From the platform's perspective, it's almost pure margin. Collect $20/month from 10,000 users, and you've got predictable recurring revenue with minimal variable cost. Scale becomes a matter of infrastructure, not AI inference capacity.
But BYOK isn't the only model gaining ground. More common is the hybrid: fixed subscription + usage credits. Users get a monthly allowance while able to purchase additional credits at set rates.
Todoist Pro exemplifies this. The subscription raised to $7/month in late 2025, and the company introduced "advanced AI features" as credit-based add-ons. Users get a small monthly allocation, but heavier AI assistance costs extra credits. By 2025, nearly 85% of SaaS companies had implemented some form of usage-based billing—most of it in hybrid form.
Why the hybrid? It preserves the psychological comfort of a subscription while accommodating variance in usage. Users who barely use the AI features pay $7/month and get a comfortable experience. Heavy users can pay more but know exactly what they're buying. It's a compromise between predictability and variability.
These innovations exist because AI's variable cost problem can't vanish. But it can be distributed and priced. BYOK says: "You handle model costs; we'll handle the experience." Hybrid billing says: "We give you a baseline; you expand from there." Both acknowledge that one-size-fits-all pricing is obsolete in an AI world.
Conclusion: Navigating the New Pricing Frontier
The 2025 SaaS market has fractured into two distinct economics. Traditional productivity applications are executing controlled retreats, tightening free tiers and collaboration limits to maintain margin. AI applications are building entirely new pricing architectures—intelligence hierarchies, outcome-based models, and shared risk structures—to cope with variable compute costs.
These aren't competing strategies; they're responses to different fundamental problems. Productivity SaaS has a problem of unit economics at scale: too many free users, too little margin. AI SaaS has a problem of cost unpredictability: every interaction has a different computational cost.

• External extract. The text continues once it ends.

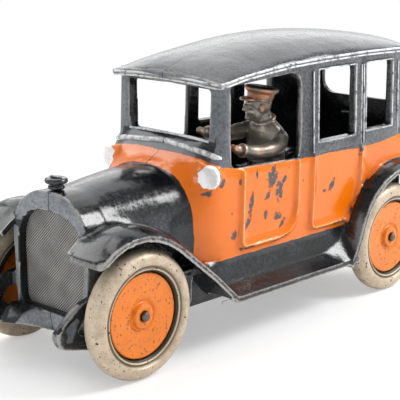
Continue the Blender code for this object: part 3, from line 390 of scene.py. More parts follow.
def silver_distance(points):
    """Millimetres inside the lamp paint, which covers the face and the rim."""
    x, y, z = np.abs(points[:, 0]), points[:, 1], points[:, 2]
    round_lamp = LAMP_RADIUS + 0.5 - np.hypot(x - LAMP[0], z - LAMP[2])
    return np.minimum(round_lamp, LAMP[1] + 1.7 - y)


def chip_depth(points, shift):
    """1 in the middle of a chip, 0 at its edge, negative outside it, down to a floor."""
    y, z = points[:, 1] + shift, points[:, 2]
    depth = np.full(len(points), -2.0)
    for chip_y, chip_z, half_y, half_z, lean in CHIPS:
        up = z - chip_z
        along = y - chip_y - lean * up
        depth = np.maximum(depth, 1.0 - (along / half_y) ** 2 - (up / half_z) ** 2)
    return depth


def edge_sharpness(mesh, points, normals):
    """Positive on outer corners, negative in hollows, about 1 at a tight corner."""
    count = len(points)
    ends, others = edge_ends(mesh)
    run = points[others] - points[ends]
    length = np.linalg.norm(run, axis=1) + 1e-6
    turn = np.einsum("ij,ij->i", normals[others] - normals[ends], run) / length ** 2
    edges = np.bincount(ends, minlength=count)
    value = np.bincount(ends, turn, count) / np.maximum(edges, 1)
    for _ in range(2):
        value = (value + np.bincount(ends, value[others], count)) / (1 + edges)
    return value


def keep_on_mesh(mesh, name, values):
    """Stores one value for each point, for the materials to read."""
    layer = mesh.attributes.new(name, "FLOAT", "POINT")
    layer.data.foreach_set("value", values.astype(np.float32))


for half, shift in ((body_left, 0.0), (body_right, RIGHT_CHIPS_SHIFT)):
    points, normals = mesh_arrays(half.data)
    orange_mm = orange_distance(points, normals)
    keep_on_mesh(half.data, "orange_mm", orange_mm)
    keep_on_mesh(half.data, "silver_mm", silver_distance(points))
    keep_on_mesh(half.data, "dull_sheen", dull_sheen_share(points, normals) * (orange_mm < 0.3))
    keep_on_mesh(half.data, "chip", chip_depth(points, shift))
    # nothing has rubbed the seam or the corners inside the casting, so they get neither wear nor a
    # painted highlight
    inside = (outer_face(points, normals) < 0) & (points[:, 2] < EAVES)
    sheltered = (np.abs(points[:, 0]) < 1.4) | inside
    corner = edge_sharpness(half.data, points, normals)
    keep_on_mesh(half.data, "corner", np.where(sheltered, np.minimum(corner, 0.0), corner))


def linear(code):
    """An sRGB hex colour as linear red, green, blue, alpha."""
    shares = [int(code[start:start + 2], 16) / 255 for start in (0, 2, 4)]
    return (*[share / 12.92 if share <= 0.04045 else ((share + 0.055) / 1.055) ** 2.4
              for share in shares], 1.0)


def add(owner, kind, settings=None, out=0, **inputs):
    """Adds one node. Settings are its properties, or the name of its operation, and each input takes
    a number, a colour code or a source socket."""
    node = owner.node_tree.nodes.new("ShaderNode" + kind)
    if isinstance(settings, str):
        settings = {"operation": settings}
    for name, value in (settings or {}).items():
        setattr(node, name, value)
    for name, value in inputs.items():
        socket = node.inputs[int(name[1:]) if name[1:].isdigit() else name.replace("_", " ")]
        if isinstance(value, bpy.types.NodeSocket):
            owner.node_tree.links.new(value, socket)
        else:
            socket.default_value = linear(value) if isinstance(value, str) else value
    return node.outputs[out] if node.outputs else node


# a Mix node of colours takes them at inputs 6 and 7 and gives its result at output 2
COLOURS = {"data_type": "RGBA"}


def new_material(name):
    """An empty material, and where a point lies on its piece in metres."""
    made = bpy.data.materials.new(name)
    made.use_nodes = True
    made.node_tree.nodes.clear()
    return made, add(made, "TexCoord", out="Object")


def wandering(made, distance, noise, spread, start, end):
    """How far a distance has gone from start to end, along a line that wanders with the noise."""
    drift = add(made, "MapRange", Value=noise, To_Min=-spread, To_Max=spread)
    drifted = add(made, "Math", "ADD", i0=distance, i1=drift)
    return add(made, "MapRange", Value=drifted, From_Min=start, From_Max=end)


def stained(made, colour, over, amount, start, end, most=1.0):
    """A colour with another laid over it as an amount goes from start to end."""
    share = add(made, "MapRange", Value=amount, From_Min=start, From_Max=end, To_Max=most)
    return add(made, "Mix", COLOURS, 2, i0=share, i6=colour, i7=over)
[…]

For product leaders in this landscape, a few principles emerge:
For traditional SaaS product teams, the lesson is clear: collaboration and integration are your moats now, not features. Storage won't hold you. Collaboration limits will. The way forward is building deeper team dependency and stickiness, then charging aggressively for it. Notion's 13% free-to-paid conversion reflects this: they've built something sufficiently integrated into team workflows that people will pay to expand access.
For AI application teams, the immediate imperative is to reduce churn by building pricing that signals commitment. The NRR data is merciless: products priced below $50/month are perceived as toys; products above $250/month are perceived as strategic. The middle ground is dangerous. Consider whether you're building a free consumer product, a committed professional tool, or a specialized enterprise application. Price accordingly, because price is now a product signal.
For enterprise buyers, 2025 is an inflection year. With nearly 80% of companies already adopting AI in at least one business unit, and CIOs demanding 20% reductions in vendor count, consolidation pressure is intense. Platforms offering integrated workflows (AI + productivity + collaboration in one suite) gain enormous leverage. Single-purpose AI tools face increasing vulnerability to replacement or integration.
The irony cuts deep: in a market obsessed with AI as a cost-cutting technology, the most successful players made their pricing far more complex, less transparent, and more dependent on psychology. The free tier didn't disappear—it transformed. The seat-based model didn't die—it's just inadequate now. What's replacing it is layered, context-dependent pricing that forces every user and buyer into continuous tradeoffs about value.
This is what 2025 looks like: not disruption, but bifurcation. Two markets, two pricing logics, and an ever-widening gap between them.